> Goal
Make an exact copy of all the data.

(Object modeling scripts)
•••

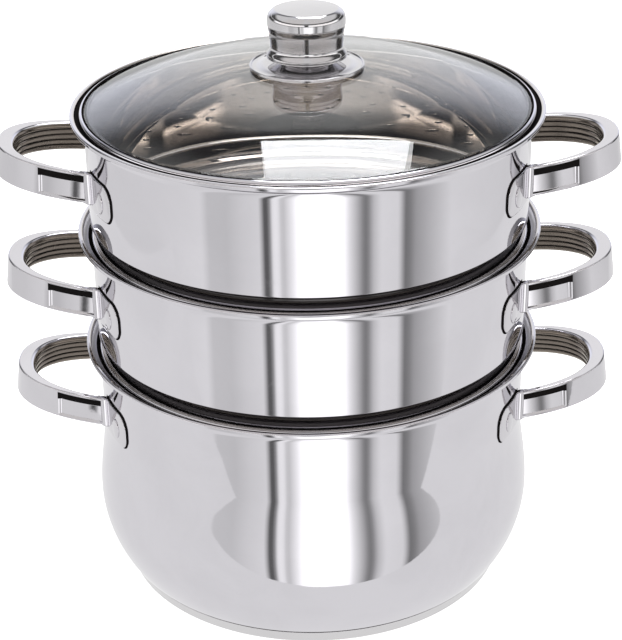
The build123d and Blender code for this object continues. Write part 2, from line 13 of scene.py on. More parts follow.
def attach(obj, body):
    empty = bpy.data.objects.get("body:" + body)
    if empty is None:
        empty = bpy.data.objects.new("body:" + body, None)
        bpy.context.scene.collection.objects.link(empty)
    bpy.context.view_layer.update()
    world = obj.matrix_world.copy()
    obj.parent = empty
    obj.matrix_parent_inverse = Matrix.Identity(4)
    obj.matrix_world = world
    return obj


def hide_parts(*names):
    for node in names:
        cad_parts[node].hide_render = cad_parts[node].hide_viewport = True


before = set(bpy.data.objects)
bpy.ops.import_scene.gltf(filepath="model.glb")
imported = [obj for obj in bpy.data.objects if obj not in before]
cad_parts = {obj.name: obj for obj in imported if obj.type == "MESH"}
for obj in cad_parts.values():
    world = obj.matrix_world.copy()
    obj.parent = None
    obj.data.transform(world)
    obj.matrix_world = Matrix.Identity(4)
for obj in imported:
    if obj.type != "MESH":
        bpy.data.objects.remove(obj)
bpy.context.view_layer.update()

# %% [markdown]
# ## Sizes
# The sizes are in millimetres, on the axis of the pot, with the underside of the base at
# zero. They repeat the solids' own driving sizes, so every piece lands on its solid.

# %% Sizes of the stack
MM = 0.001
SHEET = 0.8
WALL_R = 120.0
LIP_R = 127.0
POT_RIM = 140.0
PITCH = 66.5
RIMS = {"stockpot": POT_RIM, "lower_steamer": POT_RIM + PITCH, "upper_steamer": POT_RIM + 2 * PITCH}
LID = RIMS["upper_steamer"]
TURNS = 300
print("rim heights", RIMS)

# %% [markdown]
# ## Camera, floor and light
# A polished pot shows mostly the room round it, so the light is made before the steel.
# The camera stands where the picture was taken from: high in front, with a long lens.
# The world is a soft grey tent with upright white and dark bars in it, as a photographer
# hangs them round a shiny thing: those bars are what draws the lines down the walls. They
# end at the horizon. Above it the room in front is dark, with a low glow on either side and
# a lit line right across, and a bright backdrop stands behind. The tent could be made of
# real cards, but ramps in the world, one round the pot and others by height, are quicker to
# read and to change.

# %% Camera
FOCAL_PX = 1715.0
FRAME_HEIGHT_PX = 640.0
SENSOR = 36.0
pitch_down = np.radians(25.83)
roll = np.radians(-0.90)
ahead = np.array([0.0, np.cos(pitch_down), -np.sin(pitch_down)])
level_right = np.array([1.0, 0.0, 0.0])
level_up = np.array([0.0, np.sin(pitch_down), np.cos(pitch_down)])
right = level_right * np.cos(roll) + level_up * np.sin(roll)
up = -level_right * np.sin(roll) + level_up * np.cos(roll)
eye = np.array([0.0, -0.878, 0.568])

lens = bpy.data.cameras.new("front_camera")
lens.sensor_fit = "VERTICAL"
lens.sensor_height = SENSOR
lens.sensor_width = SENSOR
lens.lens = FOCAL_PX / FRAME_HEIGHT_PX * SENSOR
camera = bpy.data.objects.new("front_camera", lens)
turn = np.eye(4)
turn[:3, 0], turn[:3, 1], turn[:3, 2], turn[:3, 3] = right, up, -ahead, eye
camera.matrix_world = Matrix(turn.tolist())
bpy.context.scene.collection.objects.link(camera)
bpy.context.scene.camera = camera
bpy.context.scene.view_settings.view_transform = "Standard"
print("camera at", eye, "lens", round(lens.lens, 1))


# %% Node helpers
def add_node(tree, kind, sets=None, **links):
    """A node of one kind, with values for its sockets and links into them by name."""
    node = tree.nodes.new(kind)
    for key, value in (sets or {}).items():
        if isinstance(key, str) and hasattr(node, key):
            setattr(node, key, value)
        else:
            node.inputs[key].default_value = value
    for key, source in links.items():
        tree.links.new(source, node.inputs[int(key[1:]) if key[1:].isdigit() else key])
    return node


def maths(tree, operation, first, second=None):
    """One step of arithmetic on sockets or plain numbers."""
    node = tree.nodes.new("ShaderNodeMath")
    node.operation = operation
    for place, value in enumerate((first, second)):
        if value is None:
            continue
        if isinstance(value, (int, float)):
            node.inputs[place].default_value = value
        else:
            tree.links.new(value, node.inputs[place])
    return node.outputs[0]


def ramp(tree, source, stops, smooth=True):
    """Colour ramp from (place, level or colour) pairs."""
    node = tree.nodes.new("ShaderNodeValToRGB")
    node.color_ramp.interpolation = "EASE" if smooth else "LINEAR"
    elements = node.color_ramp.elements
    while len(elements) < len(stops):
        elements.new(1.0)
    for element, (place, level) in zip(elements, stops):
        element.position = place
    for element, (place, level) in zip(elements, stops):
        colour = level if isinstance(level, tuple) else (level, level, level)
        element.color = (*colour, 1.0)
    tree.links.new(source, node.inputs[0])
    return node.outputs[0]


def new_material(name):
    """A new material and its node tree."""
    material = bpy.data.materials.new(name)
    material.use_nodes = True
    return material, material.node_tree


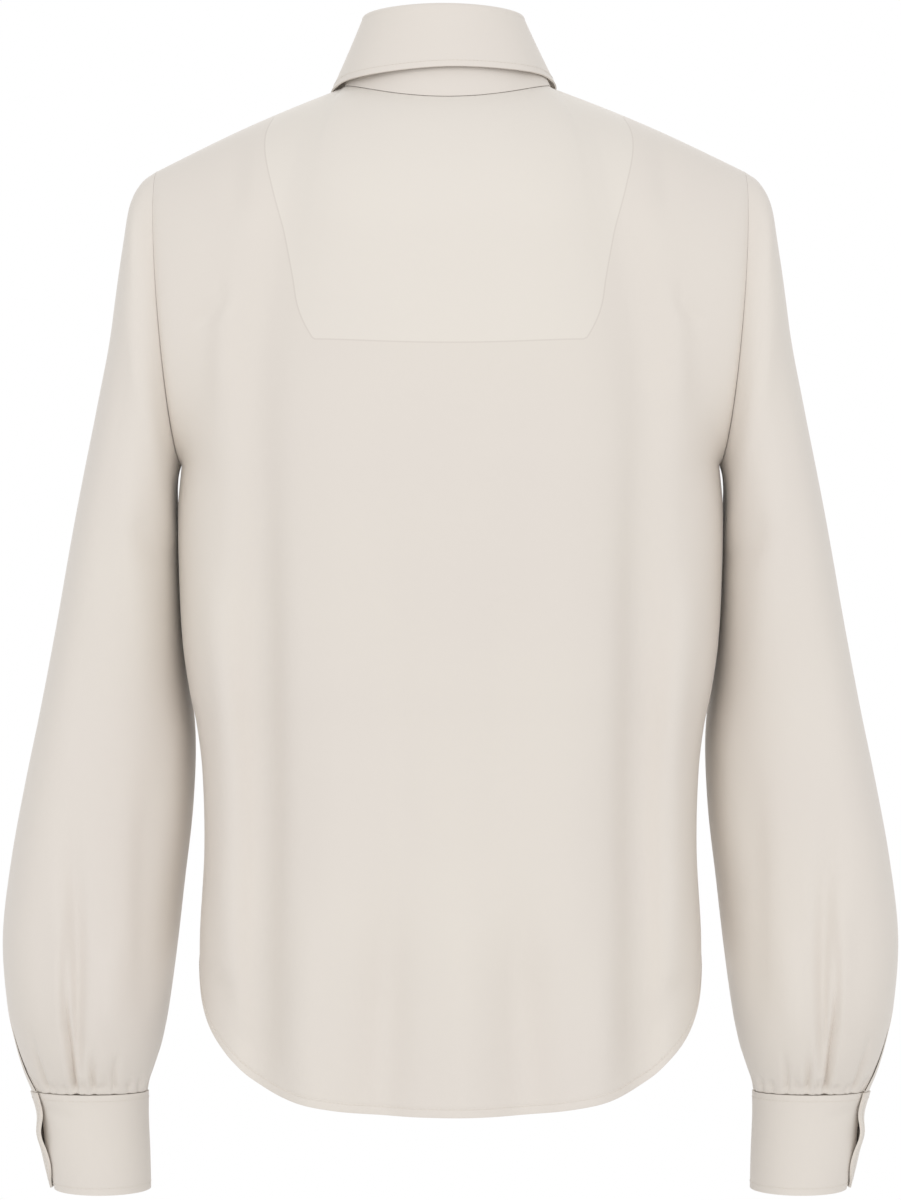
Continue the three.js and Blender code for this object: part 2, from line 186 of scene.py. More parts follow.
# %% [markdown]
# ## The cut and the form
# A maker cuts flat panels, but what matters here is how they hang. Each panel is a surface worked
# out from a few sections: the torso from the underarm down, rings for the collar and the sleeves,
# and a roll over the shoulder. The sizes are in millimetres, as in a workroom, and the meshes are
# scaled to metres as they are made.

# %% Sizes
MM = 0.001
SILK = 0.4
CUFF_SILK = 1.5

TIP = Sizes(x=187, y=3, z=-47)
UNDERARM = Sizes(x=171.5, y=0, z=-235)
ARMHOLE_BOW = Sizes(back=5, front=4)
PANEL_GAP = 0.8
NECK_PART = 6 / 13
SHOULDER_RISE = 2.5
ROLL_SHARE = 0.5
ROLL_DROP = 0.39
SHOULDER_LEAN = math.radians(15)
NECK_LEAN = Sizes(back=math.radians(38), front=math.radians(52))
SECTION_POWER = 0.8
HEM = Sizes(side=-551, back=-641, front=-628, power=2.75)
FRONT_LAP = 0.05
LAYER_STEP = 2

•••

> In response
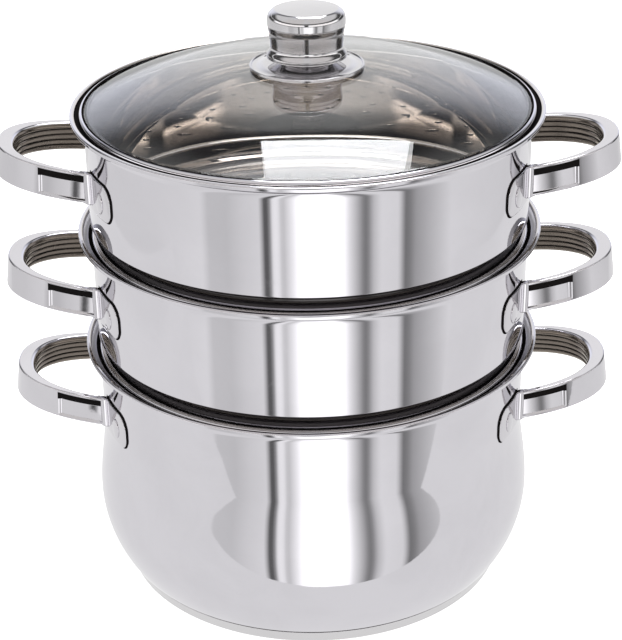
The build123d and Blender code for this object continues. Write part 2, from line 13 of scene.py on. More parts follow.
def attach(obj, body):
    empty = bpy.data.objects.get("body:" + body)
    if empty is None:
        empty = bpy.data.objects.new("body:" + body, None)
        bpy.context.scene.collection.objects.link(empty)
    bpy.context.view_layer.update()
    world = obj.matrix_world.copy()
    obj.parent = empty
    obj.matrix_parent_inverse = Matrix.Identity(4)
    obj.matrix_world = world
    return obj


def hide_parts(*names):
    for node in names:
        cad_parts[node].hide_render = cad_parts[node].hide_viewport = True


before = set(bpy.data.objects)
bpy.ops.import_scene.gltf(filepath="model.glb")
imported = [obj for obj in bpy.data.objects if obj not in before]
cad_parts = {obj.name: obj for obj in imported if obj.type == "MESH"}
for obj in cad_parts.values():
    world = obj.matrix_world.copy()
    obj.parent = None
    obj.data.transform(world)
    obj.matrix_world = Matrix.Identity(4)
for obj in imported:
    if obj.type != "MESH":
        bpy.data.objects.remove(obj)
bpy.context.view_layer.update()

# %% [markdown]
# ## Sizes
# The sizes are in millimetres, on the axis of the pot, with the underside of the base at
# zero. They repeat the solids' own driving sizes, so every piece lands on its solid.

# %% Sizes of the stack
MM = 0.001
SHEET = 0.8
WALL_R = 120.0
LIP_R = 127.0
POT_RIM = 140.0
PITCH = 66.5
RIMS = {"stockpot": POT_RIM, "lower_steamer": POT_RIM + PITCH, "upper_steamer": POT_RIM + 2 * PITCH}
LID = RIMS["upper_steamer"]
TURNS = 300
print("rim heights", RIMS)

# %% [markdown]
# ## Camera, floor and light
# A polished pot shows mostly the room round it, so the light is made before the steel.
# The camera stands where the picture was taken from: high in front, with a long lens.
# The world is a soft grey tent with upright white and dark bars in it, as a photographer
# hangs them round a shiny thing: those bars are what draws the lines down the walls. They
# end at the horizon. Above it the room in front is dark, with a low glow on either side and
# a lit line right across, and a bright backdrop stands behind. The tent could be made of
# real cards, but ramps in the world, one round the pot and others by height, are quicker to
# read and to change.

# %% Camera
FOCAL_PX = 1715.0
FRAME_HEIGHT_PX = 640.0
SENSOR = 36.0
pitch_down = np.radians(25.83)
roll = np.radians(-0.90)
ahead = np.array([0.0, np.cos(pitch_down), -np.sin(pitch_down)])
level_right = np.array([1.0, 0.0, 0.0])
level_up = np.array([0.0, np.sin(pitch_down), np.cos(pitch_down)])
right = level_right * np.cos(roll) + level_up * np.sin(roll)
up = -level_right * np.sin(roll) + level_up * np.cos(roll)
eye = np.array([0.0, -0.878, 0.568])

lens = bpy.data.cameras.new("front_camera")
lens.sensor_fit = "VERTICAL"
lens.sensor_height = SENSOR
lens.sensor_width = SENSOR
lens.lens = FOCAL_PX / FRAME_HEIGHT_PX * SENSOR
camera = bpy.data.objects.new("front_camera", lens)
turn = np.eye(4)
turn[:3, 0], turn[:3, 1], turn[:3, 2], turn[:3, 3] = right, up, -ahead, eye
camera.matrix_world = Matrix(turn.tolist())
bpy.context.scene.collection.objects.link(camera)
bpy.context.scene.camera = camera
bpy.context.scene.view_settings.view_transform = "Standard"
print("camera at", eye, "lens", round(lens.lens, 1))


# %% Node helpers
def add_node(tree, kind, sets=None, **links):
    """A node of one kind, with values for its sockets and links into them by name."""
    node = tree.nodes.new(kind)
    for key, value in (sets or {}).items():
        if isinstance(key, str) and hasattr(node, key):
            setattr(node, key, value)
        else:
            node.inputs[key].default_value = value
    for key, source in links.items():
        tree.links.new(source, node.inputs[int(key[1:]) if key[1:].isdigit() else key])
    return node


def maths(tree, operation, first, second=None):
    """One step of arithmetic on sockets or plain numbers."""
    node = tree.nodes.new("ShaderNodeMath")
    node.operation = operation
    for place, value in enumerate((first, second)):
        if value is None:
            continue
        if isinstance(value, (int, float)):
            node.inputs[place].default_value = value
        else:
            tree.links.new(value, node.inputs[place])
    return node.outputs[0]


def ramp(tree, source, stops, smooth=True):
    """Colour ramp from (place, level or colour) pairs."""
    node = tree.nodes.new("ShaderNodeValToRGB")
    node.color_ramp.interpolation = "EASE" if smooth else "LINEAR"
    elements = node.color_ramp.elements
    while len(elements) < len(stops):
        elements.new(1.0)
    for element, (place, level) in zip(elements, stops):
        element.position = place
    for element, (place, level) in zip(elements, stops):
        colour = level if isinstance(level, tuple) else (level, level, level)
        element.color = (*colour, 1.0)
    tree.links.new(source, node.inputs[0])
    return node.outputs[0]


def new_material(name):
    """A new material and its node tree."""
    material = bpy.data.materials.new(name)
    material.use_nodes = True
    return material, material.node_tree


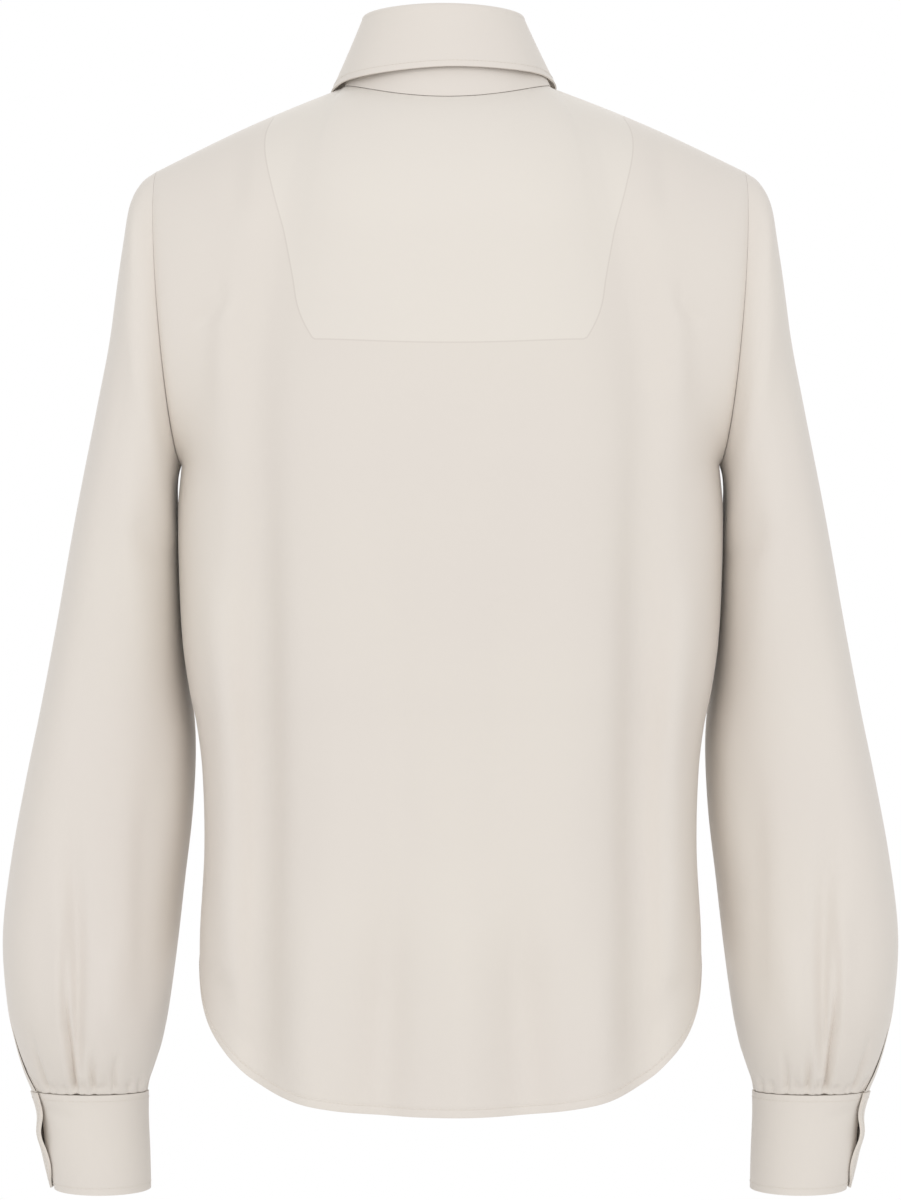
Continue the three.js and Blender code for this object: part 2, from line 186 of scene.py. More parts follow.
# %% [markdown]
# ## The cut and the form
# A maker cuts flat panels, but what matters here is how they hang. Each panel is a surface worked
# out from a few sections: the torso from the underarm down, rings for the collar and the sleeves,
# and a roll over the shoulder. The sizes are in millimetres, as in a workroom, and the meshes are
# scaled to metres as they are made.

# %% Sizes
MM = 0.001
SILK = 0.4
CUFF_SILK = 1.5

TIP = Sizes(x=187, y=3, z=-47)
UNDERARM = Sizes(x=171.5, y=0, z=-235)
ARMHOLE_BOW = Sizes(back=5, front=4)
PANEL_GAP = 0.8
NECK_PART = 6 / 13
SHOULDER_RISE = 2.5
ROLL_SHARE = 0.5
ROLL_DROP = 0.39
SHOULDER_LEAN = math.radians(15)
NECK_LEAN = Sizes(back=math.radians(38), front=math.radians(52))
SECTION_POWER = 0.8
HEM = Sizes(side=-551, back=-641, front=-628, power=2.75)
FRONT_LAP = 0.05
LAYER_STEP = 2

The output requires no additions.